While strong data points to increased chances of an interest rate hike in September, some investors said the recent volatility in markets triggered by fears of slowing growth in China could force the U.S. Federal Reserve to hold back on a rate increase next month.
"Despite the good GDP numbers that we saw today, September largely seems off the table because of the turmoil that we've seen in the past week," said Scott Brown, chief economist at Raymond James in St. Petersburg, Florida.
However, he said recent data "certainly points to a possibility of a rate hike this year."
The market surged on Wednesday after New York Fed President William Dudley said the case for a September rate hike seemed "less compelling" than before.
The Fed, which meets on Sept. 16-17, has said it will raise rates only when it sees a sustained recovery in the economy.
A rate hike could put a stop to easy money that has helped fuel global markets in the past few years.
Kansas City Federal Reserve President Esther George, who has been arguing for a near-term U.S. rate hike, said the Fed should now take a "wait and see" approach to hiking rates due to market volatility and China's economic slowdown.
Investors will be keeping a sharp eye on an annual conference starting on Thursday of some of the world's top central bankers in Jackson Hole, Wyoming for further clues on the timing of a U.S. interest rate hike.

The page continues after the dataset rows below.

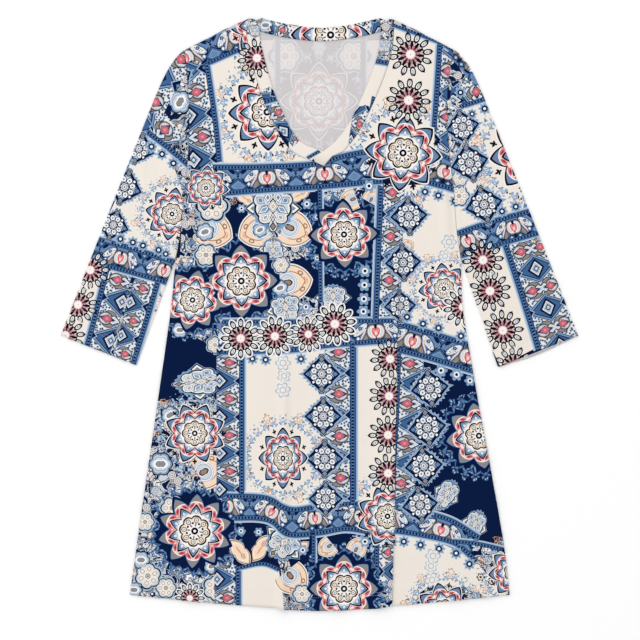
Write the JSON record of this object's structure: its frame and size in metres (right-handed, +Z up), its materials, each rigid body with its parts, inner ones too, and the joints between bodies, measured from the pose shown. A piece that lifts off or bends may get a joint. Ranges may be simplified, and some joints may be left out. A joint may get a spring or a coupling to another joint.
{
  "type": "tunic top",
  "caption": "Long flared jersey tunic laid flat, with three-quarter sleeves and a V neckband that crosses over at its tip.",
  "frame": {"origin": "middle of the bounding box's base: on the surface that the tunic lies on, below the middle of the garment", "axes": "+Y up the garment to the neck, +X across it to the right sleeve as it is looked at, +Z up off the surface"},
  "size_m": [0.7766, 0.8896, 0.0101],
  "materials": {
    "printed_jersey": "soft matt jersey, right side, printed patchwork of blue, cream and coral ornament",
    "back_jersey": "soft matt jersey, pale wrong side where it shows inside the neck",
    "neckband_jersey": "soft matt jersey folded double, same print"
  },
  "bodies": {
    "root": {"front_panel": "printed_jersey", "back_panel": "back_jersey", "sleeve_left": "printed_jersey", "sleeve_right": "printed_jersey", "neckband_front_left": "neckband_jersey", "neckband_front_right": "neckband_jersey", "neckband_back": "neckband_jersey"}
  },
  "joints": []
}
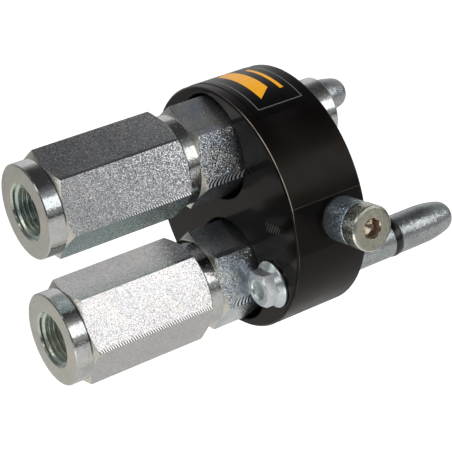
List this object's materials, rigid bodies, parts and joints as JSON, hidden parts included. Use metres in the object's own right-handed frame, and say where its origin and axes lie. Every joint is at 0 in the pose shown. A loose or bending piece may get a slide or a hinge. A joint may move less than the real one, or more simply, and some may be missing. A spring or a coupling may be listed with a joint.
{
  "type": "hydraulic multi-coupling",
  "caption": "Mobile half of a hydraulic multi-coupling: round block with flat-face probes, threaded ports, guide pins and cam rollers.",
  "frame": {"origin": "centre of the block's mating face", "axes": "+X is the direction in which the half is pushed home, +Z runs from the lower line to the upper line"},
  "size_m": [0.1674, 0.1352, 0.0976],
  "materials": {
    "anodised_block": "black hard anodised, turned and milled, satin",
    "zinc_bodies": "clear zinc plated, drawn and turned",
    "zinc_pins": "zinc plated, turned",
    "zinc_bolts": "blue zinc plated, forged",
    "roller_steel": "hardened, blue passivated zinc",
    "screw_steel": "nickel plated",
    "washer_steel": "zinc plated, stamped",
    "clip_steel": "phosphated and oiled spring steel",
    "valve_steel": "turned and ground stainless steel",
    "spring_steel": "drawn stainless spring wire",
    "seal_rubber": "black nitrile, smooth",
    "label_film": "printed polyester film"
  },
  "bodies": {
    "housing": {"coupling_block": "anodised_block", "identification_label": "label_film", "guide_pin_lower": "zinc_pins", "guide_pin_upper": "zinc_pins", "guide_pin_seal_lower": "seal_rubber", "guide_pin_seal_upper": "seal_rubber", "flange_bolts": "zinc_bolts", "retaining_clips": "clip_steel", "roller_screws": "screw_steel", "roller_washers": "washer_steel", "port_body_upper": "zinc_bodies", "probe_body_upper": "zinc_bodies", "valve_guide_upper": "valve_steel", "valve_spring_upper": "spring_steel", "joint_seal_upper": "seal_rubber", "shank_seal_upper": "seal_rubber", "port_body_lower": "zinc_bodies", "probe_body_lower": "zinc_bodies", "valve_guide_lower": "valve_steel", "valve_spring_lower": "spring_steel", "joint_seal_lower": "seal_rubber", "shank_seal_lower": "seal_rubber"},
    "valve_upper": {"valve_poppet_upper": "valve_steel", "poppet_seal_upper": "seal_rubber"},
    "valve_lower": {"valve_poppet_lower": "valve_steel", "poppet_seal_lower": "seal_rubber"},
    "roller_left": {"cam_roller_left": "roller_steel"},
    "roller_right": {"cam_roller_right": "roller_steel"}
  },
  "joints": [
    {"name": "valve_upper_slide", "type": "slide", "parent": "housing", "child": "valve_upper", "axis": [-1, 0, 0], "range_m": [0, 0.008], "stiffness_N_per_m": 2500, "springref_m": -0.01, "deforming": ["valve_spring_upper"]},
    {"name": "valve_lower_slide", "type": "slide", "parent": "housing", "child": "valve_lower", "axis": [-1, 0, 0], "range_m": [0, 0.008], "stiffness_N_per_m": 2500, "springref_m": -0.01, "deforming": ["valve_spring_lower"]},
    {"name": "roller_left_spin", "type": "hinge", "parent": "housing", "child": "roller_left", "pos_m": [-0.0119, 0.0546, 0], "axis": [0, 1, 0], "continuous": true},
    {"name": "roller_right_spin", "type": "hinge", "parent": "housing", "child": "roller_right", "pos_m": [-0.0119, -0.0546, 0], "axis": [0, 1, 0], "continuous": true}
  ]
}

The market also got a rare dose of good news from China, where stocks snapped a brutal five-day losing streak.
At 9:39 a.m. ET (1339 GMT) the Dow Jones industrial average was up 225.48 points, or 1.38 percent, at 16,510.99, the S&P 500 was up 28.48 points, or 1.47 percent, at 1,968.99 and the Nasdaq Composite was up 74.27 points, or 1.58 percent, at 4,771.81.
All 10 major S&P sectors were higher, with the energy index's 2.2 percent rise leading the advancers as oil prices jumped more than 4 percent.
Shares in Apple, which helped lead the market higher on Wednesday, were up 1.5 percent at $111.29.
Tiffany was down 3.6 percent at $81.99 after the luxury jeweler forecast a surprise decline in full-year profit.
St Jude Medical rose as much as 15 percent in premarket trade after the Financial Times reported that Abbott Laboratories was preparing a $25 billion bid for the company.
But the stock pared much of those gains after an Abbott spokesman told Reuters it was not pursuing an offer. St Jude was up 4.7 percent at $72.61 just after the start of trading.
Tesla was up 4.2 percent at $233.92 after its Model S P85D received the highest possible score in test by influential magazine Consumer Reports.
Advancing issues outnumbered decliners on the NYSE by 2,476 to 285. On the Nasdaq, 1,938 issues rose and 441 fell.